- _DIRECTIONS_
Nothing may be dropped or altered: reproduce all the data.

- - - - -

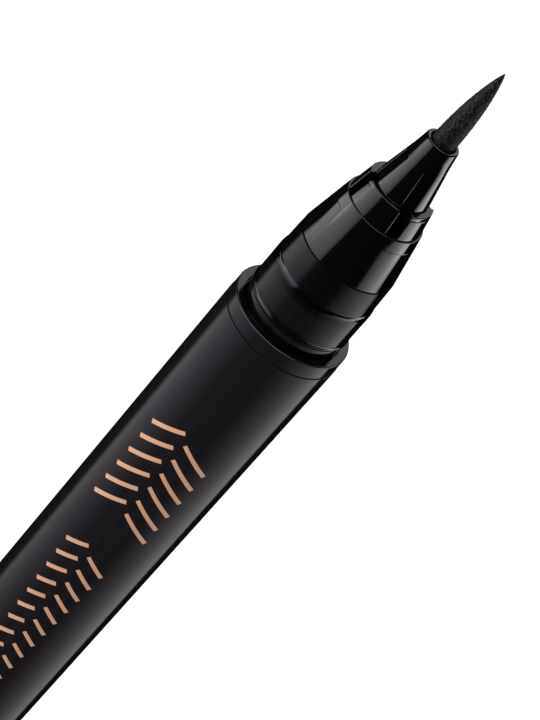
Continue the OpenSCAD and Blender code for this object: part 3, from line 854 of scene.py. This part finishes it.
holder_rings = [list(range(i, i + ring_size)) for i in range(0, len(holder_corners), ring_size)]
holder = new_object("tip_holder_moulding", holder_corners, ring_faces(holder_rings), gloss_black)
finish_mesh(holder, holder_sharp_angle)
fit(holder, "pen", "nib_holder")

# The brush tip
# A bundle of dark fibres ground to a point and wet with ink. The holder grips its shank. Its
# surface is felted and rough, and its point leans a little to one side.
tip_belly = 1.9
tip_point = 0.78
tip_rows = 200
tip_sides = 160
tip_end_gap = 0.012
tip_lean = 0.13
felt_depth = 0.022
felt_size = 0.13
felt_stretch = 1.3
speck_scale = 8800
felt_shades = ((0.41, 0.0008), (0.5, 0.0045), (0.61, 0.036))
ink_tint = (1, 0.87, 0.98, 1)
shank_edge = 0.2

tip_low, tip_high = low_high("brush_tip")
tip_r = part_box("brush_tip")[1].x / MM
tip_out = tip_high - holder_high


def tip_half(share):
    """Half width of the tip at a share of the length that stands out of the holder."""
    return tip_r * (1 - share ** tip_belly) ** tip_point


tip_fibre = new_finish("tip_fibre")
tip_place = tip_fibre.add("ShaderNodeMapping", {}, {
    "Vector": tip_fibre.add("ShaderNodeTexCoord", {}, {}, "Object"), "Scale": (1, 1, 1 / felt_stretch)})
tip_specks = tip_fibre.add("ShaderNodeTexNoise", {}, {
    "Vector": tip_place, "Scale": speck_scale, "Detail": 3})
tip_patches = tip_fibre.add("ShaderNodeTexNoise", {}, {
    "Vector": tip_place, "Scale": speck_scale / 4, "Detail": 2})
tip_levels = tip_fibre.add("ShaderNodeValToRGB", {"stops": felt_shades},
                           {0: tip_specks * 0.8 + tip_patches * 0.2})
tip_tint = tip_fibre.add("ShaderNodeMix", {"data_type": "RGBA", "blend_type": "MULTIPLY"},
                         {0: 1, 6: tip_levels, 7: ink_tint}, 2)
tip_bump = tip_fibre.add("ShaderNodeBump", {}, {"Height": tip_specks, "Strength": 0.6, "Distance": MM / 50})
tip_fibre.add("ShaderNodeOutputMaterial", {}, {"Surface": tip_fibre.add("ShaderNodeBsdfPrincipled", {}, {
    "Base Color": tip_tint, "Roughness": 0.5 + tip_specks * 0.2, "Specular IOR Level": 0.25,
    "Normal": tip_bump})})

tip_line = [(0, tip_low), (tip_r - shank_edge, tip_low), (tip_r, tip_low + shank_edge)]
for i in range(tip_rows + 1):
    share = i / tip_rows * (1 - tip_end_gap / tip_out)
    tip_line.append((tip_half(share), holder_high + tip_out * share))
tip_line.append((0, tip_high))
brush_tip = turned("brush_tip_fibre", tip_line, tip_fibre, tip_sides)
for corner in brush_tip.data.vertices:
    share = (corner.co.z / MM - holder_high) / tip_out
    if 0 < share < 1:
        spot = Vector((corner.co.x, corner.co.y, corner.co.z / felt_stretch)) / (felt_size * MM)
        lift = noise.noise(spot) + 0.5 * noise.noise(spot * 2.1)
        lift *= felt_depth * MM * min(1, 3 * (1 - share))
        corner.co += Vector((corner.co.x, corner.co.y, 0)).normalized() * lift
    corner.co.x += tip_lean * MM * max(share, 0)
brush_tip.data.shade_smooth()
fit(brush_tip, "pen", "brush_tip")

# The cap
# One satin black moulding, posted on the tail. A bead in its bore holds the inner cap in, and a
# peg on its floor centres the spring.
cap_edge = 0.5
cap_wall = 0.72
cap_floor = 1.6
bead_h = 0.5
bead_rise = 0.27
rest_gap = 0.1
peg_r = 2.65
peg_h = 0.8

inner_high = low_high("inner_cap")[1]
cap_bore_r = body_r - cap_wall
bead_low = inner_high + rest_gap
cap_shell = turned("cap_moulding", [(0, 0), *rounded([
    (0, 0, 0), (body_r, 0, cap_edge), (body_r, cap_high, 0.08), (cap_bore_r, cap_high, 0.08),
    (cap_bore_r, bead_low + bead_h, 0.05), (cap_bore_r - bead_rise, bead_low + bead_h / 2, 0.05),
    (cap_bore_r - bead_rise, bead_low, 0.05), (cap_bore_r, bead_low, 0.02), (cap_bore_r, cap_floor, 0.2),
    (peg_r, cap_floor, 0.05), (peg_r, cap_floor + peg_h, 0.15), (0, cap_floor + peg_h, 0)])[1:]], satin_black)
fit(cap_shell, "cap", "cap_shell")

# The spring
# A coil of drawn steel wire between the cap's floor and the inner cap.
spring_d = 6.2
wire_d = 0.45
spring_len = 7.6
spring_curls = 6
wire_sides = 14
rings_per_curl = 40
wire_sharp_angle = 40

spring_steel = plain("spring_steel", dark=(0.50, 0.51, 0.53), pale=(0.60, 0.61, 0.63), roughness=0.28,
                     scale=4000, metallic=1, depth=0.15)
spring_low = cap_floor + press_fit + wire_d / 2
spring_rise = spring_len - wire_d - 2 * press_fit
spring_rings = spring_curls * rings_per_curl
slope = spring_rise / (spring_curls * math.pi * spring_d)
wire_corners = []
for i in range(spring_rings + 1):
    turn = 2 * math.pi * i / rings_per_curl
    outward = Vector((math.cos(turn), math.sin(turn), 0))
    upward = Vector((math.sin(turn) * slope, -math.cos(turn) * slope, 1)).normalized()
    centre = outward * (spring_d / 2) + Vector((0, 0, spring_low + spring_rise * i / spring_rings))
    for k in range(wire_sides):
        around = 2 * math.pi * k / wire_sides
        wire_corners.append(centre + (outward * math.cos(around) + upward * math.sin(around)) * (wire_d / 2))
wire_rings = [list(range(i * wire_sides, (i + 1) * wire_sides)) for i in range(spring_rings + 1)]
wire_faces = ring_faces(wire_rings)[:-wire_sides] + [wire_rings[0], wire_rings[-1]]
spring = finish_mesh(new_object("cap_spring_wire", wire_corners, wire_faces, spring_steel), wire_sharp_angle)
fit(spring, "cap", "cap_spring")
press_travel = next(j["range_m"][1] for j in frame["joints"] if j["name"] == "inner_cap_press")
1 - press_travel / (spring_len * MM)
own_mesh(spring)

# The inner cap
# A black cup that seals round the tip holder when the pen is closed. A guide ring round its mouth
# runs in the cap's bore.
inner_r = 4.08
guide_r = 4.45
guide_h = 2.4
inner_wall = 0.7
lip_r = 3.80
lip_h = 1.6

inner_low = cap_floor + spring_len
inner_cap = turned("inner_cap_moulding", [(0, inner_low - peg_h), *rounded([
    (0, inner_low - peg_h, 0), (peg_r, inner_low - peg_h, 0.15), (peg_r, inner_low, 0.05),
    (inner_r, inner_low, 0.3), (inner_r, inner_high - guide_h, 0.1),
    (guide_r, inner_high - guide_h + bead_rise, 0.1),
    (guide_r, inner_high, 0.08), (lip_r, inner_high, 0.08), (inner_r - inner_wall, inner_high - lip_h, 0.2),
    (inner_r - inner_wall, inner_low + inner_wall, 0.4), (0, inner_low + inner_wall, 0)])[1:]], gloss_black)
fit(inner_cap, "inner_cap", "inner_cap")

- - - - -

- _COMPLETE RESPONSE_
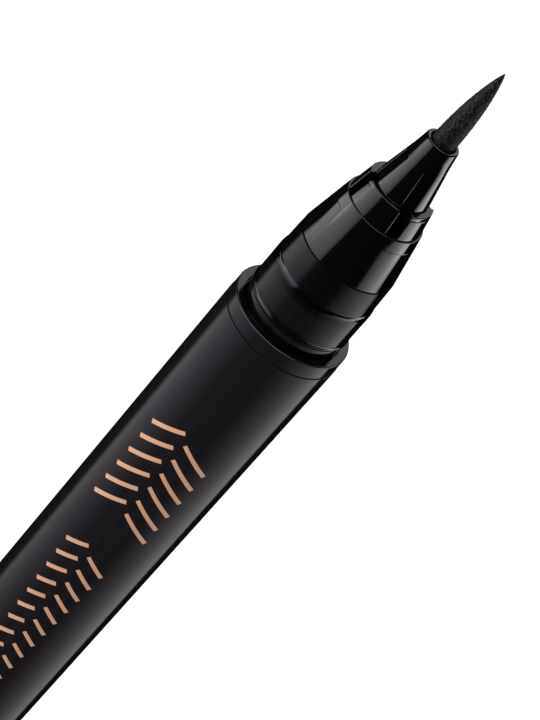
Continue the OpenSCAD and Blender code for this object: part 3, from line 854 of scene.py. This part finishes it.
holder_rings = [list(range(i, i + ring_size)) for i in range(0, len(holder_corners), ring_size)]
holder = new_object("tip_holder_moulding", holder_corners, ring_faces(holder_rings), gloss_black)
finish_mesh(holder, holder_sharp_angle)
fit(holder, "pen", "nib_holder")

# The brush tip
# A bundle of dark fibres ground to a point and wet with ink. The holder grips its shank. Its
# surface is felted and rough, and its point leans a little to one side.
tip_belly = 1.9
tip_point = 0.78
tip_rows = 200
tip_sides = 160
tip_end_gap = 0.012
tip_lean = 0.13
felt_depth = 0.022
felt_size = 0.13
felt_stretch = 1.3
speck_scale = 8800
felt_shades = ((0.41, 0.0008), (0.5, 0.0045), (0.61, 0.036))
ink_tint = (1, 0.87, 0.98, 1)
shank_edge = 0.2

tip_low, tip_high = low_high("brush_tip")
tip_r = part_box("brush_tip")[1].x / MM
tip_out = tip_high - holder_high


def tip_half(share):
    """Half width of the tip at a share of the length that stands out of the holder."""
    return tip_r * (1 - share ** tip_belly) ** tip_point


tip_fibre = new_finish("tip_fibre")
tip_place = tip_fibre.add("ShaderNodeMapping", {}, {
    "Vector": tip_fibre.add("ShaderNodeTexCoord", {}, {}, "Object"), "Scale": (1, 1, 1 / felt_stretch)})
tip_specks = tip_fibre.add("ShaderNodeTexNoise", {}, {
    "Vector": tip_place, "Scale": speck_scale, "Detail": 3})
tip_patches = tip_fibre.add("ShaderNodeTexNoise", {}, {
    "Vector": tip_place, "Scale": speck_scale / 4, "Detail": 2})
tip_levels = tip_fibre.add("ShaderNodeValToRGB", {"stops": felt_shades},
                           {0: tip_specks * 0.8 + tip_patches * 0.2})
tip_tint = tip_fibre.add("ShaderNodeMix", {"data_type": "RGBA", "blend_type": "MULTIPLY"},
                         {0: 1, 6: tip_levels, 7: ink_tint}, 2)
tip_bump = tip_fibre.add("ShaderNodeBump", {}, {"Height": tip_specks, "Strength": 0.6, "Distance": MM / 50})
tip_fibre.add("ShaderNodeOutputMaterial", {}, {"Surface": tip_fibre.add("ShaderNodeBsdfPrincipled", {}, {
    "Base Color": tip_tint, "Roughness": 0.5 + tip_specks * 0.2, "Specular IOR Level": 0.25,
    "Normal": tip_bump})})

tip_line = [(0, tip_low), (tip_r - shank_edge, tip_low), (tip_r, tip_low + shank_edge)]
for i in range(tip_rows + 1):
    share = i / tip_rows * (1 - tip_end_gap / tip_out)
    tip_line.append((tip_half(share), holder_high + tip_out * share))
tip_line.append((0, tip_high))
brush_tip = turned("brush_tip_fibre", tip_line, tip_fibre, tip_sides)
for corner in brush_tip.data.vertices:
    share = (corner.co.z / MM - holder_high) / tip_out
    if 0 < share < 1:
        spot = Vector((corner.co.x, corner.co.y, corner.co.z / felt_stretch)) / (felt_size * MM)
        lift = noise.noise(spot) + 0.5 * noise.noise(spot * 2.1)
        lift *= felt_depth * MM * min(1, 3 * (1 - share))
        corner.co += Vector((corner.co.x, corner.co.y, 0)).normalized() * lift
    corner.co.x += tip_lean * MM * max(share, 0)
brush_tip.data.shade_smooth()
fit(brush_tip, "pen", "brush_tip")

# The cap
# One satin black moulding, posted on the tail. A bead in its bore holds the inner cap in, and a
# peg on its floor centres the spring.
cap_edge = 0.5
cap_wall = 0.72
cap_floor = 1.6
bead_h = 0.5
bead_rise = 0.27
rest_gap = 0.1
peg_r = 2.65
peg_h = 0.8

inner_high = low_high("inner_cap")[1]
cap_bore_r = body_r - cap_wall
bead_low = inner_high + rest_gap
cap_shell = turned("cap_moulding", [(0, 0), *rounded([
    (0, 0, 0), (body_r, 0, cap_edge), (body_r, cap_high, 0.08), (cap_bore_r, cap_high, 0.08),
    (cap_bore_r, bead_low + bead_h, 0.05), (cap_bore_r - bead_rise, bead_low + bead_h / 2, 0.05),
    (cap_bore_r - bead_rise, bead_low, 0.05), (cap_bore_r, bead_low, 0.02), (cap_bore_r, cap_floor, 0.2),
    (peg_r, cap_floor, 0.05), (peg_r, cap_floor + peg_h, 0.15), (0, cap_floor + peg_h, 0)])[1:]], satin_black)
fit(cap_shell, "cap", "cap_shell")

# The spring
# A coil of drawn steel wire between the cap's floor and the inner cap.
spring_d = 6.2
wire_d = 0.45
spring_len = 7.6
spring_curls = 6
wire_sides = 14
rings_per_curl = 40
wire_sharp_angle = 40

spring_steel = plain("spring_steel", dark=(0.50, 0.51, 0.53), pale=(0.60, 0.61, 0.63), roughness=0.28,
                     scale=4000, metallic=1, depth=0.15)
spring_low = cap_floor + press_fit + wire_d / 2
spring_rise = spring_len - wire_d - 2 * press_fit
spring_rings = spring_curls * rings_per_curl
slope = spring_rise / (spring_curls * math.pi * spring_d)
wire_corners = []
for i in range(spring_rings + 1):
    turn = 2 * math.pi * i / rings_per_curl
    outward = Vector((math.cos(turn), math.sin(turn), 0))
    upward = Vector((math.sin(turn) * slope, -math.cos(turn) * slope, 1)).normalized()
    centre = outward * (spring_d / 2) + Vector((0, 0, spring_low + spring_rise * i / spring_rings))
    for k in range(wire_sides):
        around = 2 * math.pi * k / wire_sides
        wire_corners.append(centre + (outward * math.cos(around) + upward * math.sin(around)) * (wire_d / 2))
wire_rings = [list(range(i * wire_sides, (i + 1) * wire_sides)) for i in range(spring_rings + 1)]
wire_faces = ring_faces(wire_rings)[:-wire_sides] + [wire_rings[0], wire_rings[-1]]
spring = finish_mesh(new_object("cap_spring_wire", wire_corners, wire_faces, spring_steel), wire_sharp_angle)
fit(spring, "cap", "cap_spring")
press_travel = next(j["range_m"][1] for j in frame["joints"] if j["name"] == "inner_cap_press")
1 - press_travel / (spring_len * MM)
own_mesh(spring)

# The inner cap
# A black cup that seals round the tip holder when the pen is closed. A guide ring round its mouth
# runs in the cap's bore.
inner_r = 4.08
guide_r = 4.45
guide_h = 2.4
inner_wall = 0.7
lip_r = 3.80
lip_h = 1.6

inner_low = cap_floor + spring_len
inner_cap = turned("inner_cap_moulding", [(0, inner_low - peg_h), *rounded([
    (0, inner_low - peg_h, 0), (peg_r, inner_low - peg_h, 0.15), (peg_r, inner_low, 0.05),
    (inner_r, inner_low, 0.3), (inner_r, inner_high - guide_h, 0.1),
    (guide_r, inner_high - guide_h + bead_rise, 0.1),
    (guide_r, inner_high, 0.08), (lip_r, inner_high, 0.08), (inner_r - inner_wall, inner_high - lip_h, 0.2),
    (inner_r - inner_wall, inner_low + inner_wall, 0.4), (0, inner_low + inner_wall, 0)])[1:]], gloss_black)
fit(inner_cap, "inner_cap", "inner_cap")